With the shift to market segmentation, marketers turned class differentiation from an income to a lifestyle decision. In an argument that echoes EP Thompson’s discussion of the British working class in the 19th century, marketers believed “ three families could have the same $8000 a year income, but be from different social classes.” Smoking a Camel, listening to country music, or driving a pickup became as much a badge of working-class identity as a union membership card.


Ultimately, by the 1980s, Ronald Reagan tapped into this segmentation. Long was the idea that you appealed to a “common denominator” as a presidential candidate.
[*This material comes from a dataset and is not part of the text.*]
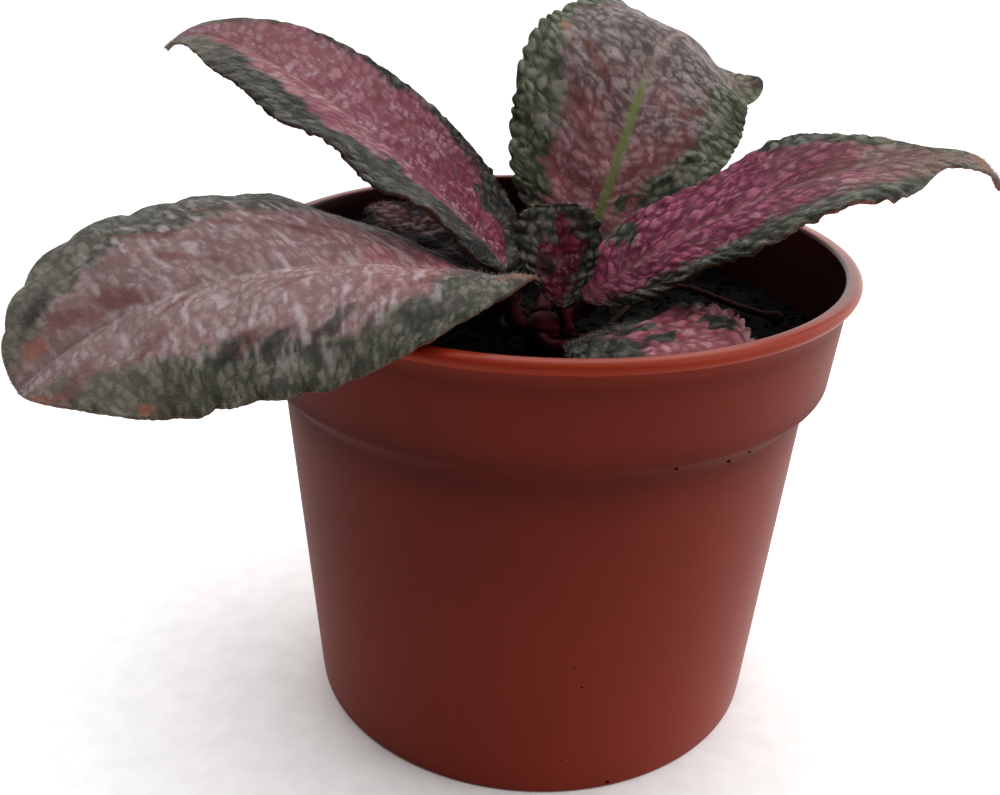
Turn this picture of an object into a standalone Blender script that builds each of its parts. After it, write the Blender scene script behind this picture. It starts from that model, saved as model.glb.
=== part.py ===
"""Flame violet: seven puckered leaves round a short crown, in a small plastic pot of dark soil.

Metres, +Z up. The origin is the middle of the pot's foot, on the surface that the pot
stands on. The photograph looks along +Y. Angles in the leaf table are degrees, and a
heading is measured from +X towards +Y. "Left" is the left hand of someone who walks out
along the leaf from its stalk.
"""

import math
from dataclasses import dataclass

import bmesh
import bpy
import numpy as np
from mathutils import Vector

GAP = 0.0003  # between pieces that touch
WELD = 0.000001

# Pot, turned round Z
POT_HEIGHT = 0.072
RIM_RADIUS = 0.045
FOOT_RADIUS = 0.0359
BODY_TOP_RADIUS = 0.0396
COLLAR_RADIUS = 0.0424  # at the foot of the collar
COLLAR_TOP_RADIUS = 0.0437
BODY_TOP = 0.053  # heights
COLLAR_FOOT = 0.057
BEAD_HEIGHT = 0.0018
WALL = 0.0011
FLOOR = 0.0012
FOOT_EDGE = 0.0005  # radii of the two rounded edges
LIP_EDGE = 0.0006
RECESS = 0.002  # how far the holed ring of the floor is raised
RECESS_INNER = 0.014
RECESS_OUTER = 0.030
HOLE_RADIUS = 0.0028
HOLE_COUNT = 8
HOLE_SIDES = 12
DRILL_LENGTH = 0.01
POT_SIDES = 48
STEP_POINTS = 3  # points of the profile in the rounded step below the collar

# Soil
SOIL_TOP = 0.0602
SOIL_LUMP = 0.0006
SOIL_RINGS = 7
SOIL_EDGE_DROP = 0.0004
SOIL_WAVES = (310, 270, 620, 510)  # radians in a metre, of the lumps along X and Y

# Crown, the short stem that every leaf grows from
CROWN_X = 0
CROWN_Y = -0.011
CROWN_FOOT = 0.048
CROWN_TOP = 0.0652
CROWN_PEAK = 0.0005  # how far the rounded top stands above that
CROWN_FOOT_RADIUS = 0.0024
CROWN_NECK_RADIUS = 0.0027
CROWN_RADIUS = 0.0031
CROWN_WIDEST = 0.0635
CROWN_SIDES = 12
CROWN_STEPS = 9
SOCKET_SIDES = 16

# Leaves
BLADE_THICKNESS = 0.0008
PUCKER = 0.0008  # height of the swellings between the veins
VEIN_DIP = 0.4  # depth of the side veins, as a share of that
PUCKER_HALF_WIDTH = 0.012  # a blade narrower than this has lower swellings
VEIN_ROWS = 4  # rows of the blade's grid from one side vein to the next
SCALLOP_ROWS = 2
SCALLOP = 0.00045  # depth of the rounded teeth at the margin
FORWARD_SWEEP = 1.35  # above 1, the side veins slant towards the tip
TAIL_LENGTH = 0.26  # share of the blade in which a drawn-out tip narrows
HOOK_POWER = 8  # keeps the hook in the last tenth of the midrib
BLADE_START = 0.03  # the grid stops short of the points at both ends
BLADE_END = 0.985
RIB_SIDES = 6
RIB_START = 0.04  # shares of the blade that the raised midrib runs between
RIB_REACH = 0.86
RIB_END = 0.00045  # its radius where it ends
RIB_BITE = 0.00015  # how much further the rib sits in the blade than half its radius
STALK_STEPS = 6
STALK_HANDLE = 0.4  # reach of the curve's handles, as a share of the stalk
SHARP_FOLD = 60  # degrees

# Runner that lies on the soil, from a heading and a height on the crown
RUNNER_RADIUS = 0.0006
RUNNER_BUD_RADIUS = 0.0013
RUNNER_BUD_AT = 0.95
RUNNER_BUD_LENGTH = 0.035
RUNNER_HEADING = -8
RUNNER_HEIGHT = 0.0624
RUNNER_REST = SOIL_TOP + 2.2 * SOIL_LUMP + RUNNER_RADIUS + GAP
RUNNER_ROUTE = [
    (0.0075, -0.0105, 0.0624),
    (0.014, 0.002, 0.0632),
    (0.021, 0.0085, 0.0635),
    (0.030, 0.003, RUNNER_REST),
    (0.0355, -0.0015, RUNNER_REST),
]
RUNNER_POINTS = 24
RUNNER_SIDES = 8

# Finishes: colour and roughness
POT_PLASTIC = ((0.20, 0.040, 0.022), 0.42)
DARK_SOIL = ((0.012, 0.009, 0.008), 0.9)
RED_STEM = ((0.11, 0.012, 0.02), 0.5)
DRY_RUNNER = ((0.12, 0.03, 0.025), 0.6)
LEAF_ROUGHNESS = 0.55


@dataclass
class Leaf:
    """One leaf, as the shape of its flat blade and the way its midrib bends."""

    colour: tuple
    base: tuple  # where the blade joins its stalk
    length: float
    half_width: float
    rise: tuple  # slope of the midrib at base, middle and tip
    heading: tuple
    stalk_from: tuple  # heading and height of the stalk's foot on the crown's side
    roll: tuple = (0, 0, 0)  # turn about the midrib
    fold: tuple = (8, 8)  # how steeply the left and right halves rise from the midrib
    curl: tuple = (0, 0)  # how far they bend down again by the margin
    round_base: float = 0.5  # exponents of the outline: a lower one is blunter
    round_tip: float = 0.5
    drip: float = 0.0  # share of the width that the tail lacks
    drip_at: float = 0.8
    hook: float = 0.0  # extra rise of the very tip
    ripple: tuple = (0, 0)  # height of the slow wave in each margin
    phase: tuple = (0, 0)  # in turns
    waves: int = 3
    stalk_radius: float = 0.0012
    start: float = BLADE_START  # later for a narrow base, which would be thinner than the blade
    rows: int = 32
    columns: int = 6
    rib_points: int = 14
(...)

Rather, Reagan invited certain targeted voters to join his Presidential Task Force by saying “I’m not asking everyone to join this club–only proud, flag-waving Americans like you.” On the very same black in Miami, one homeowner with children might receive a mail piece addressing mortgage tax deductions and federal aid to education, while her neighbor, a renter without children and with a Latino surname, would get a message about relations between the United States and Cuba with no mention of mortgage tax breaks or education.

This new consumer/citizen/taxpayer/voter identity under market fragmentation has lead to increased deregulation, a shift from Keynesian economics to trickle-down Reagonomics. A number of “third wave” grassroots organizations such as Ralph Nader’s “Raiders” continued the fight as citizen consumers, but ultimately lost out to the Consumerization of the Republic.


Cohen’s final call is to continue to link politics and consumption, because this is the “playing field,” but reinstitute the ideas of the citizen consumer that gained strength in the 1930s, and were shown glimpses of throughout the rest of the 20th century.